As for the gear question:
I'm running my TJ with a 5 speed stick and the 35's, with 4.88's and it is perfect around town and on the highway (65-75mph).
My gearing with the NV3550 is probably a little different that your JK. That being said, I would not pay good money for going back to the 4.10's. As you wrote, you're done with throwing money at vehicle problems, so don't do it! :-)
On a side note, I have a lot of fun pulling away (for about 100 yards) from Beemers and Tesla's from a stop light. Once they figure out what is going on, they're gone but it is fun at least for a little while. lol
As for the other questions:
You've bitten off on quite a pickle. I would make a decision on 35's, then take one thing at a time as you discover how your rig responds to the 35's.
Thanks again. So it looks like options in a 35x10.5 are limited (I prefer a skinny military look and less weight; I don't run deep sand dunes, so "flotation" from wide tires isn't really a decision criterion for me)
I just built a cart with 5 inexpensive (Mamba "M18") wheels and (5) KO2s in 34x10.5 and it was $2,700. Thats gonna be a tough one to sneak past the wife. 285/75's are a couple hundred less for 5, but they are load range E - not sure if that makes a difference...
OTH, I can get the wheels and a pair of 33" BFG KO2s to match the ones I destroyed for about $1,450. I figure I might be able to get $600-800 for the JKUR wheels + KM2s and probably about the same for just the JLUR wheels (I hope), which means I have $1,200-ish to play with. Perhaps I just live with that (and travel slowly on the highway) until I'm ready for the investment into 35's...
I guess I have to decide whether that extra inch is worth $1,300... (plus the $1,000 for flat fenders)
But I think the general consensus so far is "35's aren't going to be any more of an issue in terms of ride quality, handling, or reliability of suspension components than 33's would be..." (other than the fender issue pointed out by rlenglish, which is gonna cost an additional ~$1,000 to fix) . Am I right?

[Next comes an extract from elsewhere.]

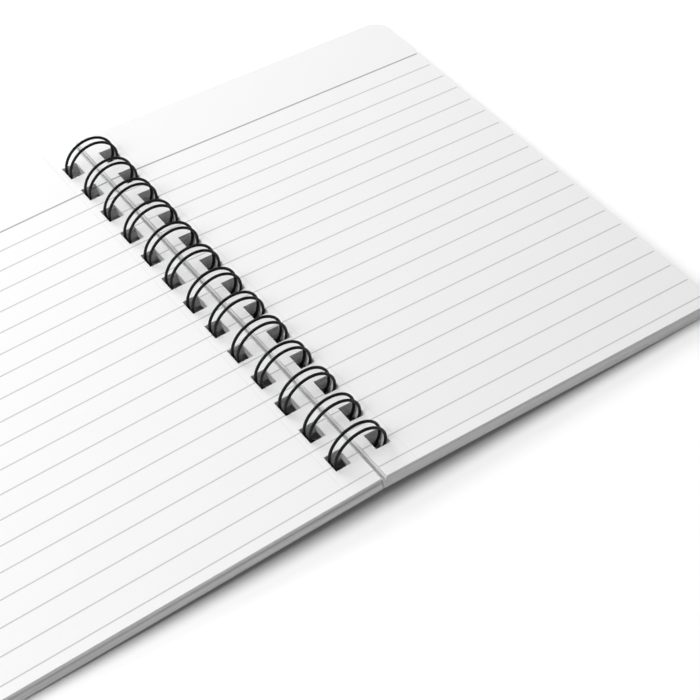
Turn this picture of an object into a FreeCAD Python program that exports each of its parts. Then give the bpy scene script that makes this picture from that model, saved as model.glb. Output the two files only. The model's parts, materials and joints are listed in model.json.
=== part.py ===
import FreeCAD, Part
import math
import os

# Ruled notebook lying open at its middle, held by a double-loop wire.
# Lengths are in millimetres. X runs across the spine and Y up the page.
# The origin lies on the table, under the middle of the spine.

# Sheets and covers
SHEET_WIDTH = 127.0        # from the inner edge to the outer edge
SHEET_HEIGHT = 177.8
CORNER_RADIUS = 6.35       # the two outer corners of sheets and covers
STACK_THICKNESS = 4.75     # the leaves that lie on one side
COVER_THICKNESS = 0.45
LEAF_GAP = 1.235           # the top leaf's inner edge, from the middle of the spine
STACK_LEAN = 0.735         # the lowest leaf lies this much nearer to the spine
COVER_GAP = 0.12           # the cover's inner edge as it lies, from the middle of the spine
FACE_DROP = 0.05           # the top leaf's face, below the axis of the loops

# Score that lets a leaf tear off, pressed into the top leaf of each side
SCORE_MARGIN = 10.6        # from the leaf's inner edge to the middle of the score
SCORE_WIDTH = 0.3
SCORE_DEPTH = 0.08

# Punched holes, one row along each inner edge
HOLE_WIDTH = 5.3           # across the spine
HOLE_LENGTH = 6.3          # along the spine
HOLE_PLAY = 0.36           # from the loop's outside to the hole's outer edge, in the top leaf

# Double-loop wire
LOOP_PITCH = 12.7
LOOP_RADIUS = 8.8          # to the middle of the wire
WIRE_DIAMETER = 0.95
PAIR_SPACING = 3.0         # between the two wires of one loop
BEND_RADIUS = 1.2          # where a loop turns into the bar to the next loop
TIP_ANGLE = 62.0           # the closed end of each loop, degrees below the level of the axis
END_STUB = 1.5             # cut end of the wire beyond the first and the last loop

# Worked out from the sizes above
WIRE_RADIUS = WIRE_DIAMETER / 2.0
AXIS_HEIGHT = LOOP_RADIUS + WIRE_RADIUS
COVER_TOP = -FACE_DROP - STACK_THICKNESS
COVER_UNDERSIDE = COVER_TOP - COVER_THICKNESS
HOLE_NEAR = LOOP_RADIUS + WIRE_RADIUS + HOLE_PLAY - HOLE_WIDTH
LOW_LEAF_GAP = LEAF_GAP - STACK_LEAN
COVER_REACH = LOW_LEAF_GAP + SHEET_WIDTH
LOOP_COUNT = int(SHEET_HEIGHT / LOOP_PITCH + 0.001) - 1

LEFT = -1
RIGHT = 1
AXIS = FreeCAD.Vector(0, 1, 0)
CENTRE = FreeCAD.Vector(0, 0, 0)


def loop_places():
    """Places of the loops along the spine, the same number each side of the middle."""
    half = (LOOP_COUNT - 1) / 2.0
    return [(half - index) * LOOP_PITCH for index in range(LOOP_COUNT)]


def resting_tilt():
    """Angle in degrees at which the cover's outer edge comes down to the table."""
    reach = math.hypot(COVER_REACH, COVER_UNDERSIDE)
    sunk = math.atan2(-COVER_UNDERSIDE, COVER_REACH)
    return math.degrees(math.asin(AXIS_HEIGHT / reach) - sunk)


def rectangle(side, near, far, low, high, level):
    """Closed outline between two distances from the spine, at one level."""
    corners = [(near, low), (far, low), (far, high), (near, high), (near, low)]
    return Part.makePolygon([FreeCAD.Vector(side * x, y, level) for x, y in corners])


def rounded_outline(side, near, far, level):
    """Outline of a sheet: square at the spine and round at the two outer corners."""
    half = SHEET_HEIGHT / 2.0
    radius = CORNER_RADIUS
    middle = radius * (1.0 - math.sqrt(0.5))

    def at(x, y):
        return FreeCAD.Vector(side * x, y, level)

    low_arc = Part.Arc(at(far - radius, -half), at(far - middle, middle - half),
                       at(far, radius - half))
    high_arc = Part.Arc(at(far, half - radius), at(far - middle, half - middle),
                        at(far - radius, half))
    edges = [
        Part.makeLine(at(near, -half), at(far - radius, -half)),
        low_arc.toShape(),
        Part.makeLine(at(far, radius - half), at(far, half - radius)),
        high_arc.toShape(),
        Part.makeLine(at(far - radius, half), at(near, half)),
        Part.makeLine(at(near, half), at(near, -half)),
    ]
    return Part.Wire(edges)


def punched_sheet(side, near, far, hole_near, level):
    """Flat face of a sheet with its row of holes."""
    outline = rounded_outline(side, near, far, level)
    half = HOLE_LENGTH / 2.0
    holes = [rectangle(side, hole_near, hole_near + HOLE_WIDTH, y - half, y + half, level)
             for y in loop_places()]
    blank = Part.Face(outline)
    return blank.cut([Part.Face(hole) for hole in holes]).Faces[0]


def laid_down(shape, side):
    """Turns one side about the loops' axis onto the table."""
    shape.rotate(CENTRE, AXIS, side * resting_tilt())
    shape.translate(FreeCAD.Vector(0, 0, AXIS_HEIGHT))
    return shape


def score(side):
    """Shallow line along the whole height of the top leaf, outside its holes."""
    middle = LEAF_GAP + SCORE_MARGIN
    half = SHEET_HEIGHT / 2.0
    line = rectangle(side, middle - SCORE_WIDTH / 2.0, middle + SCORE_WIDTH / 2.0,
                     -half, half, -FACE_DROP - SCORE_DEPTH)
    return Part.Face(line).extrude(FreeCAD.Vector(0, 0, SCORE_DEPTH))


def page_stack(side):
    """Leaves of one side: one sheet's face carried down and a little inwards."""
    face = punched_sheet(side, LEAF_GAP, LEAF_GAP + SHEET_WIDTH, HOLE_NEAR, -FACE_DROP)
    slant = FreeCAD.Vector(-side * STACK_LEAN, 0, -STACK_THICKNESS)
    return laid_down(face.extrude(slant).cut(score(side)), side)


def cover(side):
    """Card cover of one side, flush with the lowest leaf and its holes."""
    tilt = math.radians(resting_tilt())
    near = (COVER_GAP - COVER_UNDERSIDE * math.sin(tilt)) / math.cos(tilt)
    face = punched_sheet(side, near, COVER_REACH, HOLE_NEAR - STACK_LEAN, COVER_TOP)
    return laid_down(face.extrude(FreeCAD.Vector(0, 0, -COVER_THICKNESS)), side)


def wire_section(middle, direction):
    """Round section of the wire, square to its direction."""
    return Part.Face(Part.Wire(Part.makeCircle(WIRE_RADIUS, middle, direction)))


def loop_wire(y):
    """One wire of a loop, from the bar at the foot round to the closed tip."""
    foot = FreeCAD.Vector(0, y, -LOOP_RADIUS)
    section = wire_section(foot, FreeCAD.Vector(1, 0, 0))
    return section.revolve(CENTRE, AXIS, 270.0 + TIP_ANGLE)


def loop_tip(y):
    """Half turn that joins the two wires of a loop at its closed end."""
    angle = math.radians(-TIP_ANGLE)
    outwards = FreeCAD.Vector(math.cos(angle), 0, math.sin(angle))
    onwards = FreeCAD.Vector(math.sin(angle), 0, -math.cos(angle))
    middle = outwards * LOOP_RADIUS + FreeCAD.Vector(0, y, 0)
    start = middle + FreeCAD.Vector(0, PAIR_SPACING / 2.0, 0)
    return wire_section(start, onwards).revolve(middle, outwards * -1, 180.0)


def foot_bend(y, way):
    """Quarter turn from a loop's foot into the bar, up or down the spine."""
    foot = FreeCAD.Vector(0, y, -LOOP_RADIUS)
    pivot = foot + FreeCAD.Vector(0, way * BEND_RADIUS, 0)
    section = wire_section(foot, FreeCAD.Vector(1, 0, 0))
    return section.revolve(pivot, FreeCAD.Vector(0, 0, way), 90.0)


def straight_bar(start, end):
    """Straight wire along the spine, between two places on Y."""
    base = FreeCAD.Vector(BEND_RADIUS, start, -LOOP_RADIUS)
    return Part.makeCylinder(WIRE_RADIUS, end - start, base, AXIS)


def binding_wire():
    """Whole wire: loops in pairs of wires, with a bar from each loop to the next."""
    half = PAIR_SPACING / 2.0
    bend_end = half + BEND_RADIUS
    places = loop_places()
    pieces = []
    for y in places:
        pieces.append(loop_tip(y))
        for way in (1, -1):
            pieces.append(loop_wire(y + way * half))
            pieces.append(foot_bend(y + way * half, way))
    for upper, lower in zip(places, places[1:]):
        pieces.append(straight_bar(lower + bend_end, upper - bend_end))
    pieces.append(straight_bar(places[0] + bend_end, places[0] + bend_end + END_STUB))
    pieces.append(straight_bar(places[-1] - bend_end - END_STUB, places[-1] - bend_end))
    wire = pieces[0].multiFuse(pieces[1:]).removeSplitter()
    wire.translate(FreeCAD.Vector(0, 0, AXIS_HEIGHT))
    return wire.Solids[0] if len(wire.Solids) == 1 else wire


def main():
    """Builds every piece and writes one file for each."""
    os.makedirs("parts", exist_ok=True)
    pieces = {
        "front_cover": cover(LEFT),
        "left_pages": page_stack(LEFT),
        "right_pages": page_stack(RIGHT),
        "back_cover": cover(RIGHT),
        "binding_wire": binding_wire(),
    }
    for name, shape in pieces.items():
        shape.exportStep("parts/" + name + ".step")
        box = shape.BoundBox
        print(name, "solids", len(shape.Solids), "valid", shape.isValid(),
              "volume", round(shape.Volume, 1),
              "x", round(box.XMin, 2), round(box.XMax, 2),
              "y", round(box.YMin, 2), round(box.YMax, 2),
              "z", round(box.ZMin, 3), round(box.ZMax, 3))


main()
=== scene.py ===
import json
import logging
import math
from dataclasses import dataclass
from enum import Enum
from typing import Any, Dict, List, Optional, Sequence, Tuple, Union

import bpy
import numpy as np
from mathutils import Euler, Matrix, Vector

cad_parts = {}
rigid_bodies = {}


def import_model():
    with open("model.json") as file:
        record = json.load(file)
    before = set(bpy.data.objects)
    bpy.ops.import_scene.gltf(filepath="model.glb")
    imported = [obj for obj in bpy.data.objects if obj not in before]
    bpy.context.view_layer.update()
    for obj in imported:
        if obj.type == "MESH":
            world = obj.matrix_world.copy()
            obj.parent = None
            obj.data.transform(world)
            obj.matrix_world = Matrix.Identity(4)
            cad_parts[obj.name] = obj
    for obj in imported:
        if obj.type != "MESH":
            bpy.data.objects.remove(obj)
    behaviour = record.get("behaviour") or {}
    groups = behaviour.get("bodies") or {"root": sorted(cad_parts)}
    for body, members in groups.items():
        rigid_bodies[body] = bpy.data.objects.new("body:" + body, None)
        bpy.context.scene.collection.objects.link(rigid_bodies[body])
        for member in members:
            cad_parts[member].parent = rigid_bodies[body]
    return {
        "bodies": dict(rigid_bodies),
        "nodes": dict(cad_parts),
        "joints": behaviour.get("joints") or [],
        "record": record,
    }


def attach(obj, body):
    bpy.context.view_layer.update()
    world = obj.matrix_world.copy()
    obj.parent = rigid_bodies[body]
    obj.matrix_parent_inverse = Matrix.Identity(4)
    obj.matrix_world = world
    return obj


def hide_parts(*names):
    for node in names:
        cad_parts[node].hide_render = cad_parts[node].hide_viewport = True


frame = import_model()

LOG = logging.getLogger("open_notebook")
MM = 0.001

# A fibre shows where its noise rises from the first value to the second
FIBRE_BAND = (0.58, 0.8)

# Places of a colour Mix node's factor, two colours and result among its sockets
MIX_FACTOR, MIX_FIRST, MIX_SECOND, MIX_RESULT = 0, 6, 7, 2

# Rings of points for each leaf: its upper edge, its lower edge and the groove under it
LEAF_RINGS = 3

Colour = Tuple[float, float, float, float]
Number = Union[int, float]
Span = Tuple[float, float]


class Side(Enum):
    """Which side of the spine a piece lies on; the value is its sign on X."""

    LEFT = -1
    RIGHT = 1


class Face(Enum):
    """Place of a finish in the list of materials of a stack of leaves."""

    PAGE = 0
    EDGE = 1


def grey(value: float) -> Colour:
    """Opaque neutral colour.

    Args:
        value: Linear value of all three channels.

    Returns:
        The colour with its alpha.
    """
    return (value, value, value, 1.0)


@dataclass(frozen=True)
class Spine:
    """Axis that all sides turn on, and the slope of each side as it lies open.

    Lengths are in metres and the slope is in radians.
    """

    height: float
    slope: float

    @classmethod
    def from_frame(cls, loaded: Dict[str, Any]) -> "Spine":
        """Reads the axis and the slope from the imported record.


        Returns:
            The spine as it lies on the table.
        """
        mounts = {mount["name"]: mount for mount in loaded["record"]["mounts"]}
        normal = mounts["right_writing_face"]["axis"]
        height = loaded["joints"][0]["pos_m"][2]
        return cls(height=height, slope=math.atan2(normal[0], normal[2]))

    def laid(self, side: Side, across: np.ndarray, along: np.ndarray,
             level: np.ndarray) -> np.ndarray:
        """Places points of one side on the table.

        Each point is turned about the axis by the slope, so its outer end goes down:
        x = across cos s + level sin s and z = level cos s - across sin s, and x is
        mirrored on the left.

        Args:
            side: Left or right of the spine.
            across: Distances from the spine, measured along the sheet.
            along: Places up the page.
            level: Heights above the axis, measured square to the sheet.

        Returns:
            One row of x, y and z for each point.
        """
        cos_s, sin_s = math.cos(self.slope), math.sin(self.slope)
        x = side.value * (across * cos_s + level * sin_s)
        z = self.height + level * cos_s - across * sin_s
        return np.stack(np.broadcast_arrays(x, along, z), axis=-1).reshape(-1, 3)


@dataclass(frozen=True)
class SheetSizes:
    """Sizes of one punched sheet and of the stack on one side, in metres.

    Near is the inner edge of the solid's top leaf, and the seam is half the space left
    between the lower leaves of the two sides. The stack leans in by the lean from its
    top leaf to its lowest.
    """

    width: float = 127.0 * MM
    height: float = 177.8 * MM
    corner: float = 6.35 * MM
    near: float = 1.235 * MM
    seam: float = 0.08 * MM
    face_drop: float = 0.05 * MM
    stack: float = 4.75 * MM
    lean: float = 0.735 * MM
    hole_near: float = 4.335 * MM
    hole_width: float = 5.3 * MM
    hole_length: float = 6.3 * MM
    score_margin: float = 10.6 * MM
    score_width: float = 0.3 * MM
    score_depth: float = 0.02 * MM
    loops: int = 13
    pitch: float = 12.7 * MM

    def loop_places(self) -> np.ndarray:
        """Places of the loops along the spine, from the head of the page down."""
        return ((self.loops - 1) / 2.0 - np.arange(self.loops)) * self.pitch

    def far(self) -> float:
        """Distance of the outer edge of the top leaf from the spine."""
        return self.near + self.width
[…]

When I ran 4.88's & 33's on the CJ and 5.13's & 35's on the Scout I, I solved the freeway RPM problem with Warn Overdrives. That was a great solution. Does anyone make something like that for the JK 6-speed? >:)
I've put about 50,000 miles on my JK with 35" tires, the first 12,000 miles were with stock suspension and flat fenders. I have had zero issues that I would blame on the size of the tires. Pinion angle will be affected by your lift not your tires. The bigger tires will move the axles and transfer case the same amount resulting in no change in angle. If the angle is currently correct and you have no drive shaft issues you won't need to change anything on that front. I don't remember if your lift came with upgraded steering components. If yes, don't worry about it, if no you might want to look into replacing the draglink, trackbar and tie rod with 35" tires. That's also something that you can wait and see to spread out the expense, but the heavier tires will wear down the components more quickly.
Do some googling on cutting the stock JK fenders. With a Dremel and steady hand you can have flat fenders for an hour or two's worth of work. I've seen some that were so well done they look like they could be aftermarket fenders.
When comparing the cost of 33s to 35sdon't forget to add in the cost of gearing back to 4.10. That won't be cheap either.
I have the 34 X 10.50 X 17 BFG KO2's, I like the tires, but it was hard to find wheels with the proper offset that weren't too wide. Most of the wheels are designed for 11--12 inch wide tires. I think the ones that I got were 9 inches wide, they are a bit too wide for the tires IMHO. If I did it over again I would have run my stock Rubicon wheels with spacers to get the correct offset. I run SpyderTrax spacers on my LJ and have not had any problems. Just be sure they are hub and wheel centric. By the way, our 4-door has 3.73 gears, it hasn't been a problem so far, with the 5-speed automatic I just shift down a gear if I think the engine is lugging. Off-road you can control your low speed progress with left footed braking, so as to not lunge over rocks too fast.